● **AVAILABLE DATA**
• • • •

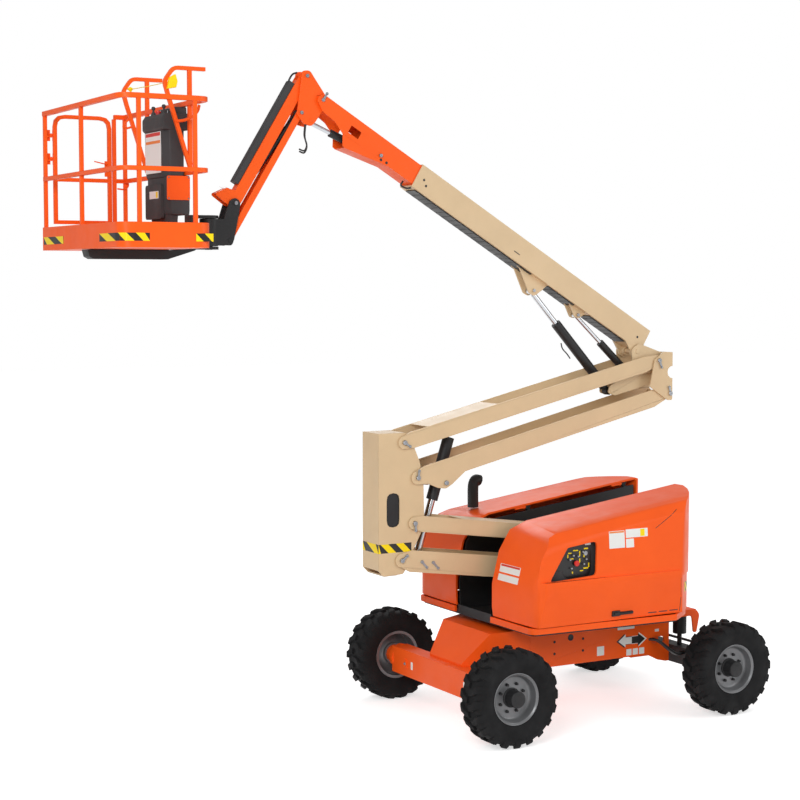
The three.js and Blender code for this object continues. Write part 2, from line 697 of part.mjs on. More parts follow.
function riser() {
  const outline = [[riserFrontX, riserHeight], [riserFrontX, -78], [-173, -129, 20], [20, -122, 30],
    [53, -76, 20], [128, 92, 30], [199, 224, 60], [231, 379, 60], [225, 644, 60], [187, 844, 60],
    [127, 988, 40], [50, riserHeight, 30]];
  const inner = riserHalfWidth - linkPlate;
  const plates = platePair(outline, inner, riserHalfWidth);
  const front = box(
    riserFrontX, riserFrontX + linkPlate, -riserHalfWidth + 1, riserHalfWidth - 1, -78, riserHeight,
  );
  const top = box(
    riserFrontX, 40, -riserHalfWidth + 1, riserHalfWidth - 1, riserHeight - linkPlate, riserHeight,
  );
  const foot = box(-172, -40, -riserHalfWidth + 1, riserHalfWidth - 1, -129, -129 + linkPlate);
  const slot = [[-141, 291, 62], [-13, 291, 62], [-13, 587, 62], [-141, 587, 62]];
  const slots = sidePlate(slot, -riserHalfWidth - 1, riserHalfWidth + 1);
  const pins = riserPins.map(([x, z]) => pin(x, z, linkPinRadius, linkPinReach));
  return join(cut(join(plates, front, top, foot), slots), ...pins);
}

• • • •

Reproduce the material exactly, with every line intact.

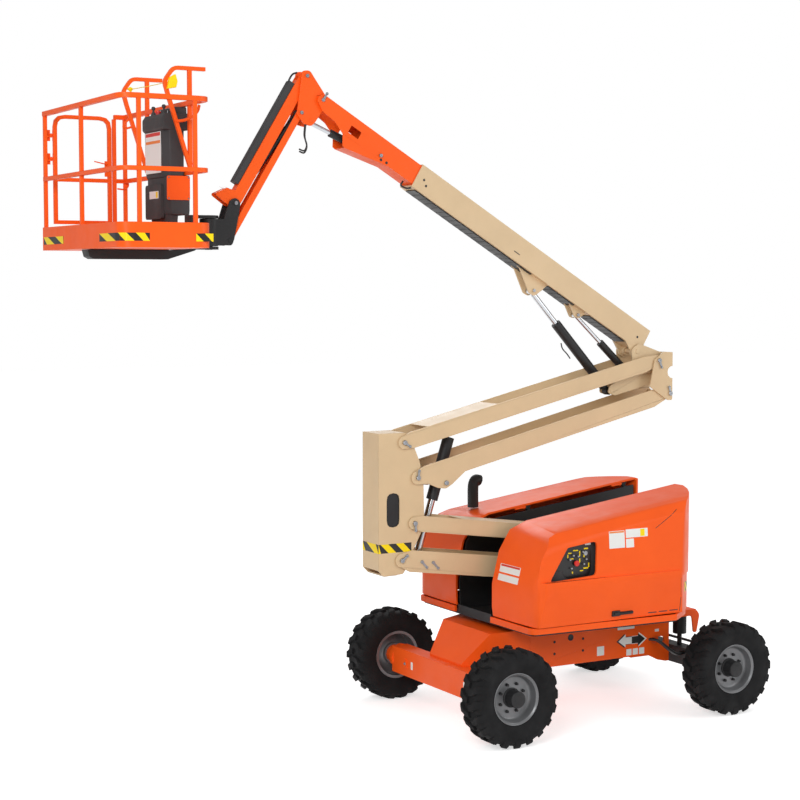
The three.js and Blender code for this object continues. Write part 2, from line 697 of part.mjs on. More parts follow.
function riser() {
  const outline = [[riserFrontX, riserHeight], [riserFrontX, -78], [-173, -129, 20], [20, -122, 30],
    [53, -76, 20], [128, 92, 30], [199, 224, 60], [231, 379, 60], [225, 644, 60], [187, 844, 60],
    [127, 988, 40], [50, riserHeight, 30]];
  const inner = riserHalfWidth - linkPlate;
  const plates = platePair(outline, inner, riserHalfWidth);
  const front = box(
    riserFrontX, riserFrontX + linkPlate, -riserHalfWidth + 1, riserHalfWidth - 1, -78, riserHeight,
  );
  const top = box(
    riserFrontX, 40, -riserHalfWidth + 1, riserHalfWidth - 1, riserHeight - linkPlate, riserHeight,
  );
  const foot = box(-172, -40, -riserHalfWidth + 1, riserHalfWidth - 1, -129, -129 + linkPlate);
  const slot = [[-141, 291, 62], [-13, 291, 62], [-13, 587, 62], [-141, 587, 62]];
  const slots = sidePlate(slot, -riserHalfWidth - 1, riserHalfWidth + 1);
  const pins = riserPins.map(([x, z]) => pin(x, z, linkPinRadius, linkPinReach));
  return join(cut(join(plates, front, top, foot), slots), ...pins);
}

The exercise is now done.